The big plays came from the Ohio State offense, too.

"There were two differences in the game. One was their ability to make plays at the end of drives and our inability to make plays at the end of drives, and the other was their ability to punt deep."
-- Texas coach Mack Brown

Texas cornerback Aaron Ross, frequently left on an island to provide man coverage on Buckeye gamebreaker Ted Ginn Jr., did a fine job on every play but one. On that one, just before the half, Ross lined up on the line of scrimmage against Ginn. The Buckeye junior gave him a shoulder feint and a jab step left. When Ross bit, Ginn sprinted past him and Smith hit him in stride for a 29-yard touchdown with 16 seconds left in the half.

"The safety was on the [other] side, and we were sitting upstairs hoping that Troy would take a shot, and he did," Ohio State offensive coordinator Jim Bollman said.

The Buckeyes took a 14-7 lead that they never relinquished.

"Ross is a great cornerback, probably the best in the Big 12," Smith said. "[Ginn] had an inside release on that play … He did a great job. I just threw the ball up there, and he went and got it."
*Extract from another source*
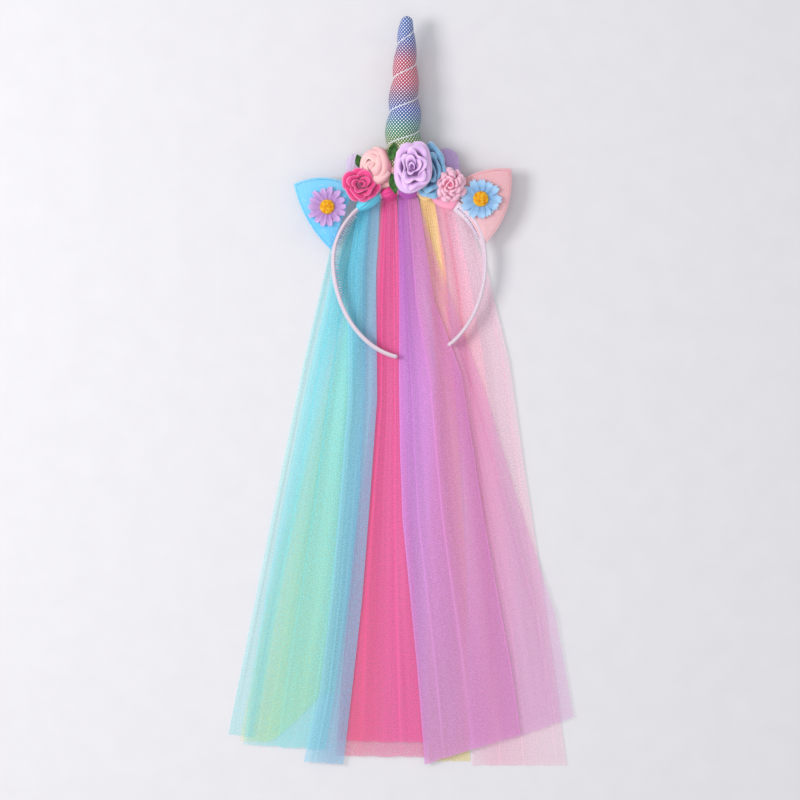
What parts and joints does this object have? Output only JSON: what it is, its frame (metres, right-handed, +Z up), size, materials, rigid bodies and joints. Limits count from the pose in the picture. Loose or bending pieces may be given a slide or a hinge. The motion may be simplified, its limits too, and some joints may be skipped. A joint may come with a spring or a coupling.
{
  "type": "unicorn horn headband",
  "caption": "Headband with a stuffed spiral horn, felt ears, fabric flowers and a long veil of coloured net strips, laid flat on its back.",
  "frame": {"origin": "middle of the outline seen from above, on the surface that the headband lies on", "axes": "+Y from the veil's hems to the horn's tip, +Z up from the surface, +X across the hoop"},
  "size_m": [0.3116, 0.6748, 0.045],
  "materials": {
    "satin_pink": "satin-wrapped, soft sheen",
    "horn_rainbow_mesh": "stuffed fabric with a rainbow gradient under a silver dotted net",
    "silver_cord": "thin white and silver cord",
    "felt_sky_blue": "felt with fine glitter, stitched edge",
    "felt_dusty_pink": "felt with fine glitter, stitched edge",
    "petal_lilac": "pressed satin petals",
    "petal_sky_blue": "pressed satin petals",
    "heart_yellow": "flocked, grainy",
    "rose_lilac": "soft curled petals",
    "rose_pale_pink": "soft curled petals",
    "rose_blue": "soft curled petals",
    "rose_hot_pink": "soft curled petals",
    "carnation_pink": "many small petals",
    "leaf_green": "matt fabric leaf",
    "tulle_blue": "fine see-through net",
    "tulle_pale_blue": "fine see-through net",
    "tulle_yellow": "fine see-through net",
    "tulle_hot_pink": "fine see-through net",
    "tulle_purple": "fine see-through net",
    "tulle_pale_lilac": "fine see-through net",
    "tulle_pink": "fine see-through net"
  },
  "bodies": {
    "root": {"band": "satin_pink", "horn": "horn_rainbow_mesh", "horn_cord": "silver_cord", "ear_left": "felt_sky_blue", "ear_right": "felt_dusty_pink", "daisy_lilac_petals": "petal_lilac", "daisy_lilac_heart": "heart_yellow", "daisy_blue_petals": "petal_sky_blue", "daisy_blue_heart": "heart_yellow", "rose_lilac": "rose_lilac", "rose_pale_pink": "rose_pale_pink", "rose_blue": "rose_blue", "rose_hot_pink": "rose_hot_pink", "carnation_pink": "carnation_pink", "leaf_left": "leaf_green", "leaf_middle": "leaf_green", "leaf_low": "leaf_green", "puff_lilac": "tulle_pale_lilac", "puff_purple": "tulle_purple", "tulle_blue_front": "tulle_blue", "tulle_blue_middle": "tulle_blue", "tulle_blue_pale": "tulle_pale_blue", "tulle_yellow_left": "tulle_yellow", "tulle_hot_pink": "tulle_hot_pink", "tulle_purple": "tulle_purple", "tulle_lilac": "tulle_pale_lilac", "tulle_yellow": "tulle_yellow", "tulle_pink": "tulle_pink"}
  },
  "joints": []
}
Ginn finished with five catches for 97 yards and a score, and wasn't even the top receiver for the Buckeyes. Redshirt junior Anthony Gonzalez caught eight passes for 142 yards, both career highs, and a touchdown.

The Longhorns could have used starting corner Tarell Brown, suspended for this game after his arrest last weekend.

"Obviously they were matching 31 [Ross] on Teddy," Bollman said. "You're looking at 'Gonzo' and seeing what's happening. He did a good job of getting open, as did Teddy."

Bollman treaded lightly. Gonzalez spoke more plainly.

"I had free rein to do what I wanted for 10 yards," he said. "That makes it a lot easier."

And unlike the Texas receivers, Ginn and Gonzalez had a quarterback who had the experience to get them the ball. Smith finished 17-of-26 for 269 yards and two touchdowns.

"Troy has made improvement from the day he got here, methodically and incrementally throughout his career," Tressel said. "When you got a guy like Troy, with the development he has had, you got a chance."

Texas will have a chance someday with McCoy. That someday wasn't Saturday.